The work was owned by Manuel García de la Prada and is now in the collection of the Real Academia de Bellas Artes de San Fernando in Madrid.

== Description ==
The painting depicts an auto-da-fé (from Portuguese, meaning "act of faith") by a tribunal of the Spanish Inquisition, being held inside a church. The officials in the scene are predominantly monks with only a single secular judge present. The four accused people are wearing tall, pointed coroza or capirote (a white pointed hat) on their heads and clad in sanbenitos describing their offences. Ringed around the accused are the clerics and Inquisitors and farther back a sea of invited guests fill the church interior, witnessing the drama. Every figure in the foreground is in the light, individualised and well-characterised, whereas the background is occupied by an anonymous mass of people shut in by darkness and a claustrophobic Gothic architecture.

==Background==
Born in 1746, Goya moved from his home town Zaragoza to Madrid in 1775. He became a cartoon painter in the Royal Tapestry Factory and his work was brought to the attention of the Spanish royalty. He was appointed court painter in 1789. Long before he painted The Inquisition Tribunal, in 1783, he made a portrait of Don Manuel Osorio Manrique de Zúñiga aged six, who later became a cardinal at the age of twenty-three and ended the notorious Spanish Inquisition. By the time period in which this painting was most likely completed, Goya was long finished with painting sunny pictures in the rococo style. He had suffered a grave illness in 1792 that left him permanently deaf. This crisis marked a turning point in his work; instead of light-hearted decorations he painted strong essays on the turmoil and raw emotion of man’s inhumanity to man. The Inquisition Tribunal is one of a series of paintings marked by an instance of cruelty—here in the Inquisition Tribunal, the threat of being burned at the stake, symbolised by the pointed hats worn by the accused. A Procession of Flagellants, another one of Goya's works in this series, shows the presence of cruelty and the use of symbolism, where blood is seen flowing out onto the white garment of figures. Its size is 46 cm x 73 cm (18 inches x 29 inches). It is an oil on panel.

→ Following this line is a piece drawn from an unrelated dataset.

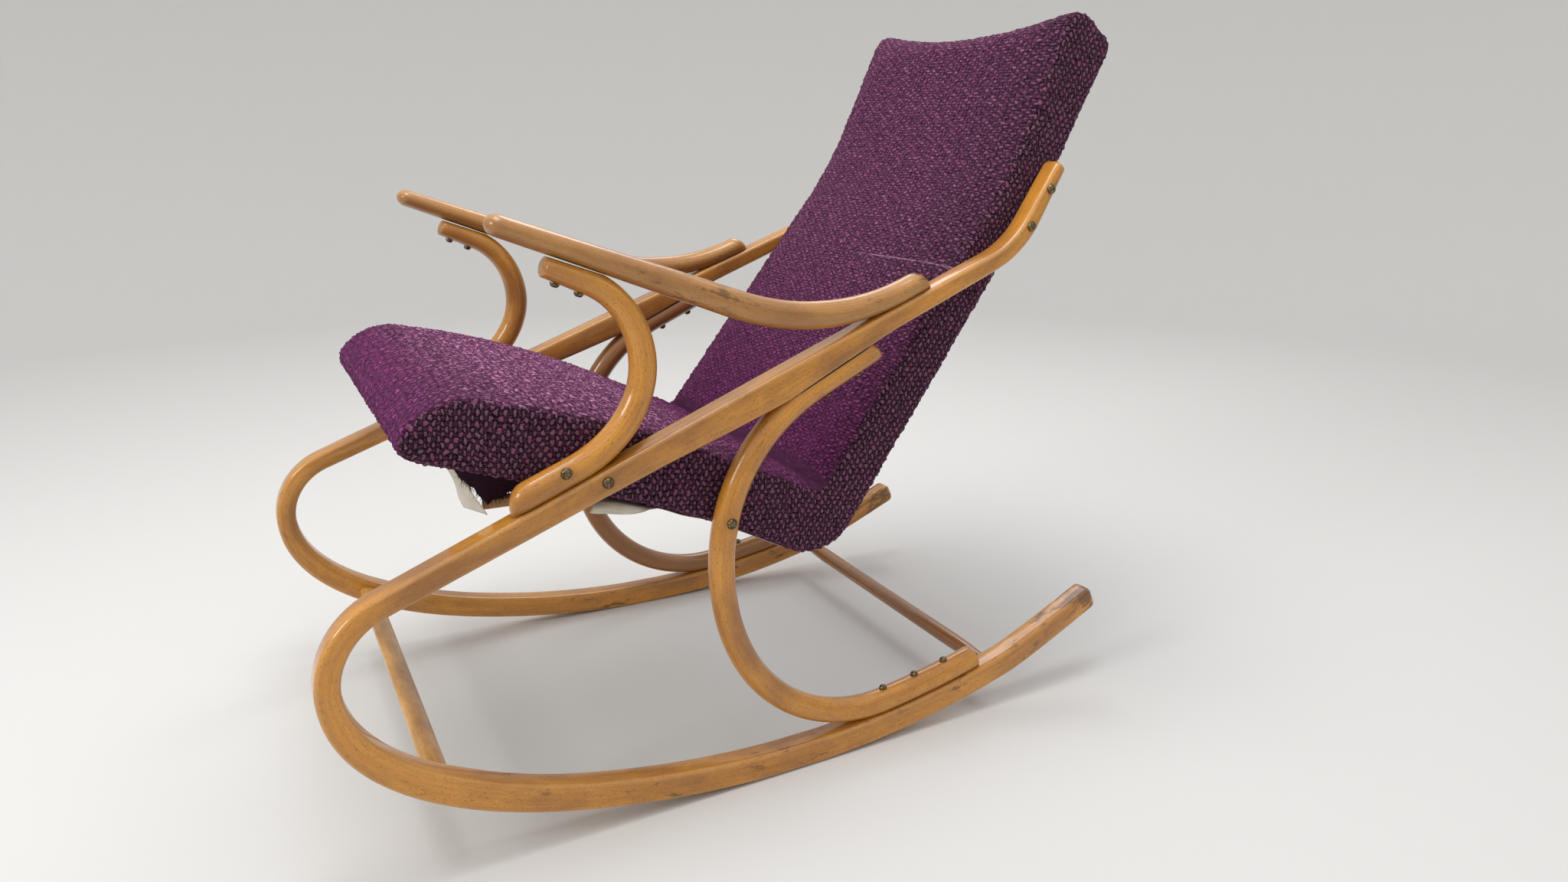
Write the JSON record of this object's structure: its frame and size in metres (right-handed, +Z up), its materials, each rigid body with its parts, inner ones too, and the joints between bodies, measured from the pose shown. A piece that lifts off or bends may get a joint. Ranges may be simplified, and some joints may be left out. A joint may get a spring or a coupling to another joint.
{
  "type": "bentwood rocking chair",
  "caption": "Rocking chair with bentwood side frames that loop from rocker to rail, scroll arm supports and hoops, and an L-shaped upholstered shell in woven cloth.",
  "frame": {"origin": "on the floor, at the middle of the chair's length and width", "axes": "+Z up, the chair faces -Y, the sitter's left is +X"},
  "size_m": [0.63, 1.08, 0.9566],
  "materials": {
    "bent_wood": "satin",
    "inner_wood": "matte",
    "brass": "satin",
    "fabric": "matte",
    "foam": "matte",
    "webbing": "matte",
    "lining": "matte"
  },
  "bodies": {
    "root": {"left_side_rail": "bent_wood", "right_side_rail": "bent_wood", "left_armrest": "bent_wood", "right_armrest": "bent_wood", "left_arm_support": "bent_wood", "right_arm_support": "bent_wood", "left_rear_hoop": "bent_wood", "right_rear_hoop": "bent_wood", "left_back_bolt_upper": "brass", "right_back_bolt_upper": "brass", "left_back_bolt_lower": "brass", "right_back_bolt_lower": "brass", "left_seat_bolt": "brass", "right_seat_bolt": "brass", "left_support_bolt": "brass", "right_support_bolt": "brass", "left_hoop_bolt": "brass", "right_hoop_bolt": "brass", "left_armrest_screw_1": "brass", "right_armrest_screw_1": "brass", "left_armrest_screw_2": "brass", "right_armrest_screw_2": "brass", "left_hoop_top_screw_1": "brass", "right_hoop_top_screw_1": "brass", "left_hoop_top_screw_2": "brass", "right_hoop_top_screw_2": "brass", "left_hoop_foot_screw_1": "brass", "right_hoop_foot_screw_1": "brass", "left_hoop_foot_screw_2": "brass", "right_hoop_foot_screw_2": "brass", "left_hoop_foot_screw_3": "brass", "right_hoop_foot_screw_3": "brass", "front_stretcher": "bent_wood", "rear_stretcher": "bent_wood", "upholstery_cover": "fabric", "seat_foam": "foam", "back_foam": "foam", "left_seat_board": "inner_wood", "right_seat_board": "inner_wood", "left_back_post": "inner_wood", "right_back_post": "inner_wood", "seat_front_rail": "inner_wood", "seat_rear_rail": "inner_wood", "back_top_rail": "inner_wood", "seat_strap_1": "webbing", "seat_strap_2": "webbing", "seat_strap_3": "webbing", "seat_strap_4": "webbing", "seat_strap_5": "webbing", "back_strap_1": "webbing", "back_strap_2": "webbing", "back_strap_3": "webbing", "back_strap_4": "webbing", "dust_cover": "lining", "torn_lining": "lining"}
  },
  "joints": []
}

The Spanish Inquisition was established in 1478 to keep Catholic orthodoxy. The first auto-da-fé took place in Seville in 1481, when six conversos (Jews forcibly converted to Christianity) were burnt at the stake. In Goya's lifetime he would have been quite aware of the history and strong influence that the church held on Spanish society. Though the Inquisition was winding down it was not until 1834 that it was officially ended. Goya sketched, painted and printed many scenes showing the barbarity and cruelty of the Spanish Inquisition and of the turbulent, warring times in which he lived.

Goya was twice summoned by the Inquisition. The first time was in regard to his series of prints Los Caprichos, published in 1799. He was called by the Inquisition again in 1815, after ecclesiastical authorities discovered his paintings The Naked Maja and The Clothed Maja among the seized property of Manuel Godoy. In both instances he escaped serious punishment.

== The auto-da-fé ==
The auto-da-fé, like the one shown in the Inquisition Tribunal, was used to publicly shame and break an accused heretic. The victim had often been tortured beforehand until they confessed to the crimes of which they had been accused. The accuser(s) and witnesses against the "heretic" were kept secret from the accused until the public shaming.

The attire that the accused was forced to wear during the auto da fé more often than not signified the crime and punishment. The victim was made to wear a coroza, a tall conical hat. If a victim was to be burnt at the stake, the sleeveless vest known as sanbenito had flames emblazoned on it against a black background. Often these garments also noted the victim’s name, social status, supposed crime against the Church, and the date of conviction.